Sözü kesinlikle açıklayıcı olacaktır. Geriye dönüp baktığımda, kesinlikle çok doğruymuş diyorum. Maraton koşusu boyunca koştuğunuz saatler içerisinde;
Start noktasında motivasyon üst düzeydedir. Kalabalığın coşkusu sizi de motive eder. Başlamak için artık sabırsızsınızdır. Yerinizde duramazsınız.
İlk 10 kilometre sonrasında her şey mükemmel gidiyordur. Gücünüz ve motivasyonunuz üst düzeydedir.
20. kilometreye geldiğinizde saatinize bakar ve kendinize şunu söylersiniz. Yolu yarıladım ve kendimi iyi hissediyorum. Sanırım hedeflediğim sürede bitireceğim.
25.ve 30. Kilometreler arasında artık yavaş yavaş maraton gerçeği ile yüzleşmeye başlarsınız. Glikojen depolarınız tükenmeye ve bacaklarınızda ki gücün tükenmeye başladığını hissedersiniz. Beyninizden gelen tek mesaj; Bu kesinlikle çok zor dur.

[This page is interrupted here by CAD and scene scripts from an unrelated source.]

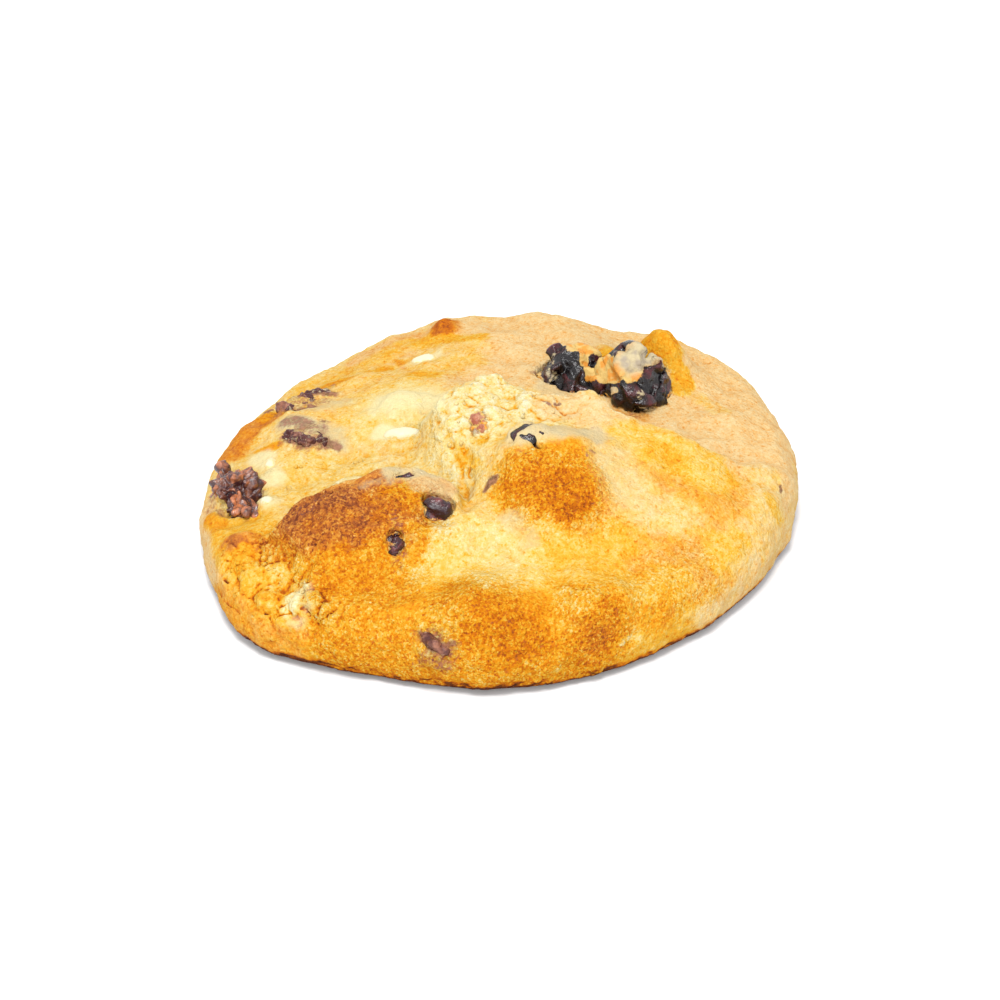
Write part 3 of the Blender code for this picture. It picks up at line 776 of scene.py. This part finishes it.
# ---- The cranberries ----
# Dried cranberries, dark and crumpled, kneaded into the dough before it was baked. Three stand
# well out of it and shine; the others are half buried, with dough smeared over their skin.


def berry_finish(name, dark, light, red_and_highlight_from=0.48, **constants):
    """Dark skin, redder in patches, lighter on its raised folds and darker in its creases, partly its own
    red and partly painted highlight and shade, and the dough that clings to it.
    """
    made = Finish(name, **constants)
    folds = made.painted("relief")
    redness_and_fold_highlight = made.cloud(1.4, 3.0, 0.6) * 0.7 + made.cells(1.9, "Color") * 0.3
    skin = made.mix((redness_and_fold_highlight + folds * 0.5).above(red_and_highlight_from, red_and_highlight_from + 0.4), dark, light)
    fleck = made.cloud(0.6, 4.0, 0.65)
    clinging = (made.painted("clinging") + (fleck - 0.5) * 0.9).above(0.42, 0.58)
    tint = made.cloud(1.5, 2.0, 0.5)
    baked = made.mix(tint.above(0.45, 0.6), seen(244, 204, 118), seen(250, 166, 52))
    grey = made.mix(tint.above(0.35, 0.6), seen(188, 172, 148), seen(222, 204, 160))
    smear = made.mix(made.painted("greyed"), baked, grey)
    made.feed(made.shader.inputs["Base Color"], made.mix(clinging, skin, smear))
    made.feed(made.shader.inputs["Roughness"], made.cloud(0.9) * 0.16 + clinging * 0.5 + 0.08)
    made.bump(made.cloud(0.45, 3.0, 0.6), 0.14)
    return made.material


glossy = berry_finish("glossy_cranberry", seen(16, 7, 12), seen(116, 50, 56), Specular_IOR_Level=0.4)
maroon = berry_finish("maroon_cranberry", seen(54, 22, 32), seen(160, 78, 78), Specular_IOR_Level=0.4)
crumpled = berry_finish("crumpled_cranberry", seen(80, 42, 46), seen(255, 156, 96), red_and_highlight_from=0.42,
                        Specular_IOR_Level=0.6)
dull_berry = berry_finish("dull_cranberry", seen(92, 50, 48), seen(206, 140, 112), Specular_IOR_Level=0.2)
pale_berry = berry_finish("pale_cranberry", seen(188, 106, 80), seen(242, 186, 148),
                          Specular_IOR_Level=0.15)

# A berry is fattened and meshed in voxels of a size, crumpled into facets of a size and a depth with
# wrinkles and knobs on them, sunk by a depth, and swollen or shrunk by patches. Clinging is how much
# dough sticks to it where they meet.
Berry = namedtuple("Berry", "finish voxel fatten facet depth wrinkle knob clinging sunk swollen")
BERRIES = {
    "cranberry_back_right": Berry(glossy, 0.2, 0.2, 4.6, 1.1, 0.15, 0.0, 0.65, 0.0, (
        Patch(0.8, 2.0, ((20.0, 10.2, 11.6), (17.0, 9.8, 12.0))),
        Patch(1.0, 1.3, ((14.6, 11.2, 12.6), (15.2, 10.4, 12.2))),
        Patch(-1.3, 2.6, ((24.4, 13.0, 14.5), (24.4, 16.0, 15.0))))),
    "cranberry_back_left": Berry(glossy, 0.2, 0.2, 3.4, 0.8, 0.2, 0.1, 0.65, 0.0, (
        Patch(-0.6, 1.6, ((4.6, 18.0, 12.0), (5.0, 14.0, 12.0))),
        Patch(1.2, 1.4, ((14.0, 13.6, 12.0), (14.8, 12.8, 11.8))),
        Patch(1.0, 2.0, ((8.6, 20.4, 14.0), (12.4, 20.4, 14.8))),
        Patch(0.8, 1.6, ((13.6, 15.0, 13.6), (15.2, 14.4, 14.6))))),
    "cranberry_left_rim": Berry(crumpled, 0.15, 0.05, 2.1, 0.2, 0.4, 1.6, 0.4, 0.3, (
        Patch(-1.8, 2.2, ((-40.2, -9.4, 7.4), (-38.6, -11.8, 6.6))),
        Patch(-1.2, 1.2, ((-40.0, -4.6, 8.4), (-38.2, -5.0, 10.4))),
        Patch(1.0, 1.1, ((-38.2, -1.4, 9.0), (-37.2, -0.6, 9.2))),
        Patch(-1.4, 1.2, ((-35.8, -1.4, 9.4), (-35.8, -3.2, 10.4))),
        Patch(1.3, 1.3, ((-33.4, -4.2, 9.6), (-32.4, -5.6, 9.2))),
        Patch(1.3, 1.7, ((-36.4, -12.0, 7.2), (-33.0, -12.4, 7.4))),
        Patch(-2.0, 1.6, ((-33.0, -8.2, 9.6), (-31.8, -8.6, 8.6))))),
    "cranberry_upper_left": Berry(dull_berry, 0.16, 0.1, 1.8, 0.3, 0.4, 0.3, 0.5, 0.4, (
        Patch(0.7, 1.0, ((-31.8, 14.6), (-30.5, 13.2), (-28.7, 11.6), (-27.4, 12.4), (-26.7, 14.4))),
        Patch(0.8, 0.9, ((-28.0, 15.8), (-26.4, 17.2), (-24.6, 16.8))))),
    "cranberry_upper_left_front": Berry(dull_berry, 0.16, 0.1, 1.8, 0.3, 0.4, 0.3, 0.5, 0.4, (
        Patch(0.6, 1.0, ((-29.8, 4.6), (-28.4, 2.8), (-26.8, 1.8))),
        Patch(0.6, 1.1, ((-26.0, 3.0), (-24.2, 1.6))))),
    "cranberry_left_mound": Berry(maroon, 0.14, 0.2, 1.8, 0.5, 0.15, 0.1, 0.6, 0.0, (
        Patch(0.9, 1.8, ((-9.6, -20.8, 13.8), (-8.0, -20.8, 14.0))),
        Patch(-1.6, 2.2, ((-10.2, -16.8, 14.4), (-6.4, -17.2, 14.8))),
        Patch(-1.0, 1.6, ((-5.6, -18.4, 13.4), (-5.6, -20.4, 13.4))))),
    "cranberry_left_mound_front": Berry(maroon, 0.12, 0.15, 1.4, 0.4, 0.15, 0.1, 0.65, 0.0, ()),
    "cranberry_left_mound_back": Berry(glossy, 0.18, 0.1, 1.6, 0.2, 0.1, 0.1, 0.4, 0.0, ()),
    "cranberry_middle": Berry(glossy, 0.18, 0.1, 1.6, 0.2, 0.1, 0.1, 0.4, 0.0, ()),
    "cranberry_crown": Berry(pale_berry, 0.12, 0.3, 1.2, 0.3, 0.2, 0.5, 0.7, 0.0, ()),
    "cranberry_front": Berry(dull_berry, 0.16, 0.1, 1.6, 0.25, 0.2, 0.1, 0.5, 0.4, (
        Patch(1.0, 0.7, ((-9.8, -38.8, 8.2), (-8.8, -39.8, 7.6))),
        Patch(1.0, 0.7, ((-8.4, -39.8, 7.4), (-7.0, -40.6, 6.8))))),
}
# Dough that was dragged over the big pair at the back, the bare skin that it left between, and
# where it is greyish, in millimetres from the cookie's middle and up from the table.
SKINS = (
    Patch(1.0, 1.7, ((9.8, 20.0, 14.0), (11.6, 19.4, 14.2))),
    Patch(1.0, 2.1, ((12.6, 18.4, 14.4), (13.4, 15.8, 13.4), (15.0, 14.0, 14.8))),
    Patch(1.0, 2.0, ((15.4, 13.0, 15.4), (17.4, 11.4, 16.6))),
    Patch(0.9, 1.9, ((17.4, 12.6, 17.4), (19.4, 13.4, 17.9), (22.0, 14.6, 17.2))),
    Patch(0.8, 1.2, ((18.4, 17.4, 18.0), (21.5, 17.4, 17.4))),
    Patch(0.9, 0.7, ((15.6, 10.4, 13.4),)),
    Patch(0.9, 0.6, ((7.6, 15.0, 13.0),)),
    Patch(0.7, 0.8, ((14.2, 11.8, 11.6),)),
    Patch(0.6, 1.3, ((4.4, 19.0, 11.0), (4.6, 16.6, 11.6), (4.8, 14.2, 11.0))),
    Patch(0.5, 1.2, ((8.4, 19.2, 13.6), (6.6, 18.6, 13.2), (7.2, 15.6, 12.6))),
    Patch(0.5, 1.1, ((18.6, 9.4, 13.6), (19.4, 9.2, 12.4))),
    # and over the one in the left mound
    Patch(0.9, 0.9, ((-10.0, -18.6, 14.6), (-8.2, -18.2, 15.4), (-6.2, -18.2, 15.4))),
)
BARE = (
    Patch(1.0, 1.4, ((13.3, 17.6, 14.0), (14.1, 16.4, 13.8))),
    Patch(0.9, 1.0, ((9.8, 17.4, 13.2), (10.4, 16.4, 13.0))),
)
GREYED = (
    Patch(1.0, 2.1, ((17.8, 12.4, 17.4), (19.4, 13.4, 17.9), (22.0, 14.6, 17.2))),
    Patch(0.8, 1.2, ((18.4, 17.4, 18.0), (21.5, 17.4, 17.4))),
    Patch(0.8, 0.7, ((15.6, 10.4, 13.4),)),
    Patch(1.0, 1.6, ((8.4, 19.2, 13.6), (6.6, 18.6, 13.2), (7.2, 15.6, 12.6))),
    Patch(1.0, 1.3, ((18.6, 9.4, 13.6), (19.4, 9.2, 12.4))),
    Patch(0.7, 1.2, ((-10.0, -18.6, 14.6), (-8.2, -18.2, 15.4), (-6.2, -18.2, 15.4))),
)
dough_skin = points(dough)
for number, (node, berry) in enumerate(BERRIES.items()):
    made = copy_of(node, "dried_" + node)
    shape(made, "DISPLACE", strength=berry.fatten * MM, mid_level=0)
    shape(made, "REMESH", mode="VOXEL", voxel_size=berry.voxel * MM)
    shape(made, "SMOOTH", factor=0.5, iterations=12)
    place = points(made)
    loose = wandering(place, berry.facet, berry.facet * 0.12, 40 + number)
    crumpling = facets(loose, berry.facet, 50 + number) * berry.depth
    crumpling += np.abs(clouds(loose, berry.facet * 0.4, 60 + number)) * berry.wrinkle
    crumpling += crumbs(loose, berry.facet * 0.9, 70 + number) * berry.knob * 0.5
    crumpling -= crumpling.mean() + berry.sunk
    for patch in berry.swollen:  # its share is a height in millimetres, below 0 where it shrank
        crumpling += patched(place, (patch._replace(share=1.0),), 0.6) * patch.share
    push(made, crumpling)
    shape(made, "SMOOTH", factor=0.5, iterations=1)
    place = points(made)
    loose = wandering(place, 1.2, 0.3, 80)
    beside = (np.abs(dough_skin - place.mean(axis=0)) < np.ptp(place, axis=0) / 2 + 2).all(axis=1)
    clinging = near_to(loose, dough_skin[beside], 0.9) * berry.clinging
    clinging = np.maximum(clinging, patched(loose, SKINS, 0.3)) * (1 - patched(loose, BARE, 0.3))
    push(made, smooth((clinging - 0.35) / 0.25) * (0.16 + crumbs(place, 0.9, 81) * 0.1))
    greyed = np.full(len(place), 1.0) if berry.finish == dull_berry else patched(loose, GREYED, 0.4)
    # The relief makes the raised folds lighter in the finish: partly a painted highlight.
    paint(made, relief=stand_out(made, 10), clinging=clinging, greyed=greyed)
    coat(made, berry.finish)
    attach(made, "root")
    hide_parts(node)


# ---- The white chocolate ----
# Chunks that went soft in the oven and set again, smooth and ivory, flush with the dough.

CHOCOLATE_GRAIN = 0.25 * MM  # of its mesh
ivory = Finish("melted_white_chocolate", Roughness=0.45, Specular_IOR_Level=0.4)
cloudy = ivory.cloud(1.6, 3.0, 0.6)
crumbed = (ivory.painted("clinging") + (ivory.cloud(0.6, 4.0, 0.65) - 0.5) * 0.8).above(0.3, 0.8)
chocolate = ivory.mix(cloudy, seen(254, 243, 190), seen(255, 251, 224))
ivory.feed(ivory.shader.inputs["Base Color"], ivory.mix(crumbed, chocolate, seen(252, 222, 136)))
ivory.bump(ivory.cloud(0.9, 3.0), 0.12)
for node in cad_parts:
    if not node.startswith("white_chocolate"):
        continue
    made = copy_of(node, "melted_" + node)
    shape(made, "REMESH", mode="VOXEL", voxel_size=CHOCOLATE_GRAIN)
    shape(made, "SMOOTH", factor=0.5, iterations=10)
    push(made, clouds(points(made), 1.6, 90) * 0.15)
    paint(made, clinging=near_to(points(made), dough_skin, 0.4))
    coat(made, ivory.material)
    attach(made, "root")
    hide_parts(node)


# ---- The table, the light and the camera ----
# A white table under a soft light from above and a weaker one from the front, seen from a little
# more than a third of a metre away.

bpy.ops.object.select_all(action="DESELECT")
bpy.ops.mesh.primitive_plane_add(size=6.0, location=(0, 0, 0))
table_top = bpy.context.object
table_top.name = "table_top"
white = Finish("white_table", Base_Color=(0.7, 0.7, 0.7, 1), Roughness=0.9, Specular_IOR_Level=0.1)
table_top.data.materials.append(white.material)

world = bpy.data.worlds.new("studio")
bpy.context.scene.world = world
world.use_nodes = True
world.node_tree.nodes["Background"].inputs["Color"].default_value = (1, 1, 1, 1)
world.node_tree.nodes["Background"].inputs["Strength"].default_value = 1.25


def soft_light(name, place, size, power):
    """A square soft box that faces the cookie."""
    data = bpy.data.lights.new(name, "AREA")
    data.size = size
    data.energy = power
    made = bpy.data.objects.new(name, data)
    bpy.context.scene.collection.objects.link(made)
    made.location = place
    made.rotation_euler = (-Vector(place)).to_track_quat("-Z", "Y").to_euler()


soft_light("top_box", (-0.04, -0.22, 0.6), 0.2, 3.8)
soft_light("front_box", (0.0, -0.5, 0.2), 0.4, 1.4)

camera = bpy.data.objects.new("camera", bpy.data.cameras.new("camera"))
bpy.context.scene.collection.objects.link(camera)
camera.data.lens = 100
camera.data.sensor_width = 36
ELEVATION = math.radians(34)
DISTANCE = 0.372
AIM = Vector((-0.0004, -0.0083, 0.008))
camera.location = AIM + Vector((0, -math.cos(ELEVATION), math.sin(ELEVATION))) * DISTANCE
camera.rotation_euler = (math.pi / 2 - ELEVATION, 0, 0)
bpy.context.scene.camera = camera
bpy.context.scene.view_settings.view_transform = "Standard"
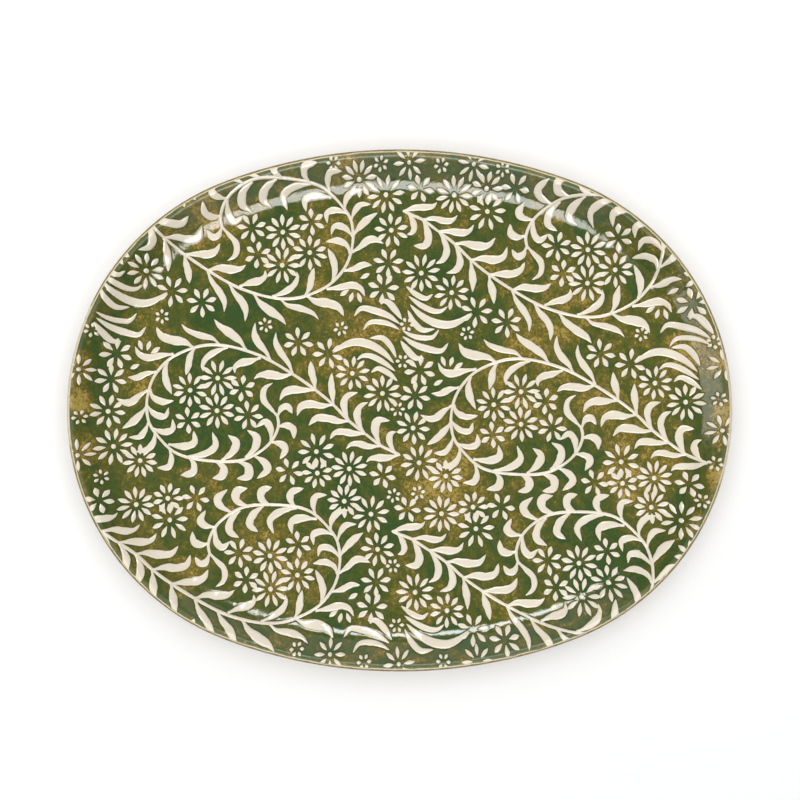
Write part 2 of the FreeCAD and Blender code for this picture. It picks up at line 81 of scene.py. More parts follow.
# Where the glaze on the lip turns as shiny as the rest, and where the lip's beige slip shows:
# place, reach along and across, strength
RIM_FADE_INSET = 6.5
BARE_STRETCHES = [(-206, 22, 30, 45, 1.0), (206, -10, 30, 40, 0.7)]

# The foot ring's eased edges, and the height up to which it is ground true, with the change above it
FOOT_EASE = 0.5
TRUE_HEIGHT = 3.6
TRUE_FADE = 3.0

# The raised pattern: its height and rounded shoulder, and the skirt of glaze that climbs to its edge
RELIEF = 0.34
UNEVEN_SHARE = 0.1
SHOULDER = 0.7
SKIRT = 1.4
SKIRT_TOP = 0.13
SKIRT_FOOT = -0.03
SKIRT_PAST_END = 0.9 * SKIRT
SKIRT_END_SHARE = 0.5
FADE = 1.2
LEAST_LIFT = 0.08
LEAST_SHOWING = 0.6

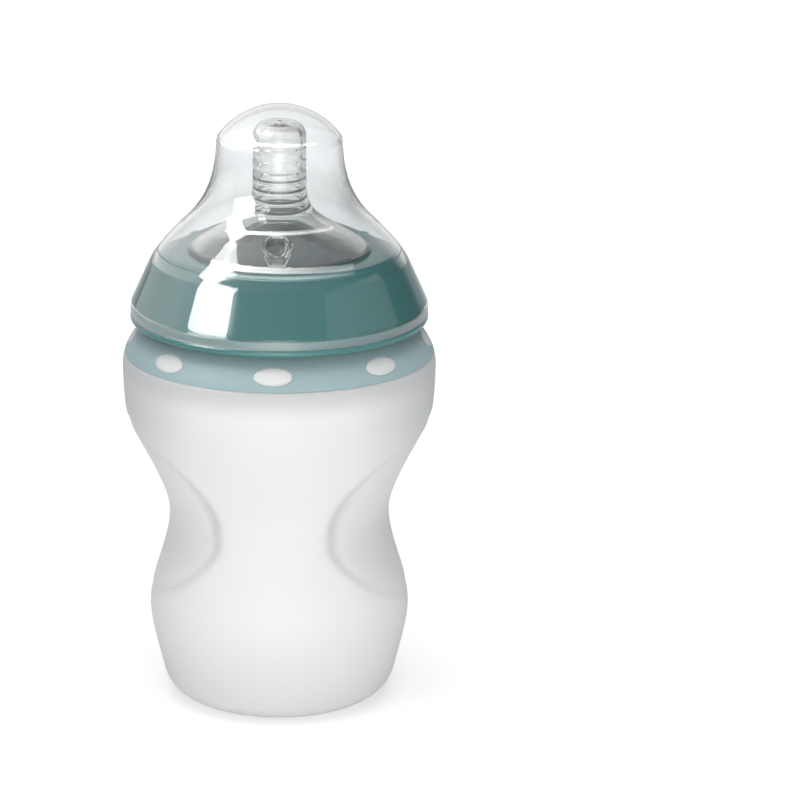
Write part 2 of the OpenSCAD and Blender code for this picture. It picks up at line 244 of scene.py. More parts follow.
def chain(*runs):
    """Several runs of points as one, without the points that repeat the one before."""
    p = np.vstack([np.atleast_2d(np.asarray(r, float)) for r in runs])
    return p[np.r_[True, np.hypot(*np.diff(p, axis=0).T) > 1e-4]]


def eased(points, radius, steps=4):
    """The points with each inner corner rounded: it is cut back by the radius on both sides,
    or by 0.45 of a shorter side, and a quadratic curve that the corner steers joins the cuts."""
    p = chain(points)
    before, here, after = p[:-2], p[1:-1], p[2:]
    t = np.linspace(0, 1, steps + 1)[None, :, None]

    def cut(other):
        side = other - here
        size = np.hypot(side[:, 0], side[:, 1])[:, None]
        return here + side / size * np.minimum(radius, 0.45 * size)

    q0, q1, q2 = cut(before)[:, None], here[:, None], cut(after)[:, None]
    curves = (1 - t) ** 2 * q0 + 2 * t * (1 - t) * q1 + t * t * q2
    return chain(p[:1], curves.reshape(-1, 2), p[-1:])


def polar(r, angle, z):
    """Points at these radii, angles and heights: (r cos, r sin, z)."""
    return np.stack(np.broadcast_arrays(r * np.cos(angle), r * np.sin(angle), z), -1)


def turned(profile, a=0.0, b=360.0, columns=COLUMNS):
    """A grid that carries a profile (radius, height) round Z from angle a to b, in degrees."""
    return polar(profile[:, :1], np.radians(np.linspace(a, b, columns + 1)), profile[:, 1:])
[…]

30 ve 40. Kilometreler arası artık tam bir savaş ve mücadeledir. Beyniniz en temel içgüdüsü olan, hayatta kalma içgüdüsü ile size karşı tüm oyunlarını oynar. Pes etmek kolay olanı seçmektir. İşte tam da burada çok sevdiğim bir sözü her seferinde hatırlar ve sıkça da paylaşırım.
"Güç zaferlerinizden gelmez. Mücadeleleriniz gücünüzü geliştirir. Zor bir hayatın içinde olduğunuzda ve teslim olmadığınızda. İşte güç budur."
Maratonun son 2 kilometresi artık bu büyük mücadelenin son anlarıdır. Ne yorgunluğunuz ne de tükenmişliğiniz artık bir anlam ifade etmez. Son bir gayretle finish noktasına doğru koşar ve yol boyunca sizi alkışlayan ve destekleyen insanların alkışları arasında en büyük ödülünüzü alırsınız. Takdir edilmek…
Sanırım başka hiçbir şey bu kadar acı verip aynı zamanda mutlu edemez. Diye düşünürsünüz. Bu arada kendinizi de çok yakından tanır ve kendi hakkınızda pek çok şeyi de öğrenirsiniz. Ne demek mi istiyorum? Sanırım bunu öğrenmek için maraton koşmalısınız.
Bir sonra ki yazımda görüşmek üzere hoşça kalın.